Reputation: 127
I am trying to extract href values based on a unique id(s) where the digits after p vary but are all numerals and terminate in "
for example id="p4423234" id="p5547" id="p4124234" id="234"
<a href="/string/string-string.html" class="profile-enable" rel="nofollow"
id="p1234"> `
`
I can grep the value of p using
cat p_id.html | grep "id=\"p[0-9]\+\""
But I am unable to figure out how to return the href value with find_element_by_id in python selenium.
Thank you in advance for your help. I am new to web scraping but enjoying the challenge.
Upvotes: 1
Views: 407
Reputation: 764
Extending Avinash Raj answer:
`
import re
from bs4 import BeautifulSoup
# from selenium import webdrive
# driver = webdriver.Firefox()
# driver.get("http://example.com")
html = '''<a href="/string/string-string.html" class="profile-enable" rel="nofollow" id="p154234">
<a href="/string/string-foo.html" class="profile-enable" rel="nofollow" id="p1235">
<a href="/string/stricccng-bar.html" class="profile-enable" rel="nofollow" id="12555">
'''
#or
#html = driver.page_source
soup = BeautifulSoup(html)
# it will cover all cases id="p4423234" id="p5547" id="p4124234" id="234"
a = soup.find_all('a', attrs={'id': re.compile('^p?\d+$')})
for i in a:
print i['href']
`
Upvotes: 1
Reputation: 331
Get the attributes value dynamically using xpath and use the value of that element and boom!
Upvotes: 0
Reputation: 42518
To return all the elements with an id like "p[0-9]+" :
driver.find_elements_by_xpath("//*[starts-with(@id,'p') and substring(@id,2)>=0]")
Upvotes: 1
Reputation: 174696
You may use regex in BeautifulSoup for selecting a particular tag.

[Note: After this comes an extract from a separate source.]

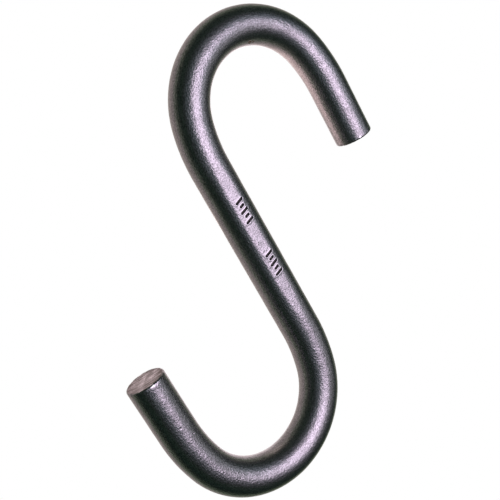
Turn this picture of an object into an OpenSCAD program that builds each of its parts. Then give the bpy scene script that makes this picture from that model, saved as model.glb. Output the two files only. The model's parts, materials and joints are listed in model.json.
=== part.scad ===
// S hook: one length of round bar bent into two like hooks that open to opposite sides.
// It hangs in the XZ plane. The origin is the upper saddle: the highest point inside the upper
// hook, where a rail or a ring carries it. +Z is up and the upper hook opens towards +X.
// The lower half is the upper half turned half a turn about the middle of the shank.

/* [Bar] */
// Diameter of the round bar
bar_d = 12.7; // [6:0.1:20]

/* [Hooks] */
// Inside diameter of the round part of each hook
hook_inside_d = 38.1; // [30:0.1:60]
// Centreline radius of the slacker bends on both sides of the round part
ease_r = 50.8; // [42:0.2:80]
// Turn of each slacker bend, in degrees
ease_turn = 16; // [5:1:20]
// Length of the straight tip past the bends
tip_l = 19.5; // [10:0.5:35]
// Length of the straight shank between the two hooks
shank_l = 58.5; // [45:0.5:120]

/* [Ends] */
// Radius of the worn edge around each cut end
end_round = 0.6; // [0.2:0.1:1.5]

/* [Stamped marks] */
// Length of the long chisel strokes
stroke_l = 3.2; // [2:0.1:4]
// Length of the short chisel strokes between them
short_stroke_l = 1.8; // [1:0.1:2]
// Width of one chisel stroke
stroke_w = 0.7; // [0.4:0.05:0.9]
// Slant of the chisel strokes away from straight across the bar, in degrees
stroke_slant = 15; // [0:1:30]
// Distance along the shank from one stroke to the next
stroke_pitch = 1.7; // [1.4:0.05:2.2]
// Depth of every mark below the bar's surface
mark_depth = 0.4; // [0.3:0.05:0.8]
// Distance between the middles of the two groups of marks
group_spacing = 19; // [16:0.5:22]
// Distance from the middle of the shank to the middle between the groups, up the shank
group_middle = 5; // [-5:0.5:5]

/* [Hidden] */
steel_colour = [0.17, 0.16, 0.19];
curve_faces = 96;
bar_faces = 48;
mark_faces = 24;
bar_r = bar_d / 2;
round_r = hook_inside_d / 2 + bar_r;

// The hook is laid out in its own plane, with the shank along +Y and its middle at zero. Its bends
// turn half a circle in all, so the tip lies parallel to the shank and each hook is as wide on
// both sides of the round part's centre.
limb_y = shank_l / 2;
ease_centre = [ease_r, limb_y];
round_centre = ease_centre + (ease_r - round_r) * [-cos(ease_turn), sin(ease_turn)];
tip_x = 2 * round_centre.x;
far_ease_centre = [tip_x - ease_r, limb_y];

// It hangs with the centres of its two round parts one above the other.
hang_lean = atan2(round_centre.x, round_centre.y);
saddle_height = norm(round_centre) + hook_inside_d / 2;

// Moves to a place in one rounded step and the small rest, so that no digits of it are lost.
module at(place) {
    rounded = [round(place.x * 10) / 10, round(place.y * 10) / 10];
    translate([rounded.x, rounded.y, 0])
        translate([place.x - rounded.x, place.y - rounded.y, 0])
            children();
}

// A stretch of bar bent around a centre, between two angles.
module bent_bar(centre, radius, from, to) {
    at(centre)
        rotate_extrude(angle = to - from, start = from, $fn = curve_faces)
            translate([radius, 0])
                circle(r = bar_r, $fn = bar_faces);
}

// The straight tip, cut square and worn round at its edge.
module tip() {
    at([tip_x, limb_y])
        rotate([90, 0, 0])
            rotate_extrude($fn = bar_faces)
                tip_outline();
}

// Half of the tip's section: the bar's radius along X, and the tip's length along Y.
module tip_outline() {
    square([bar_r, tip_l - end_round]);
    square([bar_r - end_round, tip_l]);
    translate([bar_r - end_round, tip_l - end_round])
        circle(r = end_round, $fn = mark_faces);
}

// One hook, from the top of the shank to the end of the tip.
module bent_end() {
    bent_bar(ease_centre, ease_r, 180 - ease_turn, 180);
    bent_bar(round_centre, round_r, ease_turn, 180 - ease_turn);
    bent_bar(far_ease_centre, ease_r, 0, ease_turn);
    tip();
}

// The straight shank between the two hooks.
module shank() {
    rotate([90, 0, 0])
        cylinder(r = bar_r, h = shank_l, center = true, $fn = bar_faces);
}

// A chisel stroke with round ends, lying across the bar.
module chisel_stroke(stroke) {
    straight_l = stroke - stroke_w;
    translate([-straight_l / 2, -stroke_w / 2, 0])
        cube([straight_l, stroke_w, bar_r]);
    for (side = [-1, 1])
        translate([side * straight_l / 2, 0, 0])
            cylinder(d = stroke_w, h = bar_r, $fn = mark_faces);
}

// One group: a row of slanting strokes, long and short by turns.
module mark_group() {
    for (place = [-2 : 2])
        translate([0, place * stroke_pitch, 0])
            rotate([0, 0, stroke_slant])
                chisel_stroke(place % 2 == 0 ? stroke_l : short_stroke_l);
}

// Both groups, sunk into the side of the shank that faces -Y.
module stamped_marks() {
    for (side = [-1, 1])
        translate([0, group_middle + side * group_spacing / 2, bar_r - mark_depth])
            mark_group();
}

module hook() {
    color(steel_colour)
        translate([0, 0, -saddle_height])
            rotate([90, -hang_lean, 0])
                difference() {
                    union() {
                        shank();
                        bent_end();
                        rotate([0, 0, 180])
                            bent_end();
                    }
                    stamped_marks();
                }
}

hook();
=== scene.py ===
"""A forged steel S hook with two stamped groups of marks, hanging in a plain pale studio."""

import json
import math
from typing import NamedTuple

import bmesh
import bpy
import numpy as np
from mathutils import Matrix, Vector, noise

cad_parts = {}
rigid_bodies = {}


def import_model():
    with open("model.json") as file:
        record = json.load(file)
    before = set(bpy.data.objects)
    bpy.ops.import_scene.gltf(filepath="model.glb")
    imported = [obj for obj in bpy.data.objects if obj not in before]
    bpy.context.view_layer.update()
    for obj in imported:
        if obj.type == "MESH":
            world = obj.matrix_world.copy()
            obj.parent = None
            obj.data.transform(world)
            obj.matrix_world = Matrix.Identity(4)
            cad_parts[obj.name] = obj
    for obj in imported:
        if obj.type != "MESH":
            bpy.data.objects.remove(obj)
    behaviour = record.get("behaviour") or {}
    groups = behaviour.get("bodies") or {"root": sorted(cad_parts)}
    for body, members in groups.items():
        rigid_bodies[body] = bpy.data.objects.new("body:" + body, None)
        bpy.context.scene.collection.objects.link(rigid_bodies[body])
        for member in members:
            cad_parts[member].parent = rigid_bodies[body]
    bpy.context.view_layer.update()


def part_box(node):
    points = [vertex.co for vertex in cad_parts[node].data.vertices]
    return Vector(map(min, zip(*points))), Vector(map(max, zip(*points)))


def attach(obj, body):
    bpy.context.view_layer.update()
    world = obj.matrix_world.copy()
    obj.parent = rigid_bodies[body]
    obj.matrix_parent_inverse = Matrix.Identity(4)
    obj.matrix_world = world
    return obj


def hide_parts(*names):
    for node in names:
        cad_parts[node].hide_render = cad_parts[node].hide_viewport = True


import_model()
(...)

>>> from bs4 import BeautifulSoup
>>> html = '''<a href="/string/string-string.html" class="profile-enable" rel="nofollow"
id="p1234"> <a href="/string/string-foo.html" class="profile-enable" rel="nofollow"
id="p1235"> '''
>>> [i['href'] for i in soup.find_all('a', attrs={'id': re.compile('^p\d+$')})]
['/string/string-string.html', '/string/string-foo.html']
or
>>> [i['href'] for i in soup.find_all(attrs={'id': re.compile('^p\d+$')}, href=True)]
['/string/string-string.html', '/string/string-foo.html']
Upvotes: 0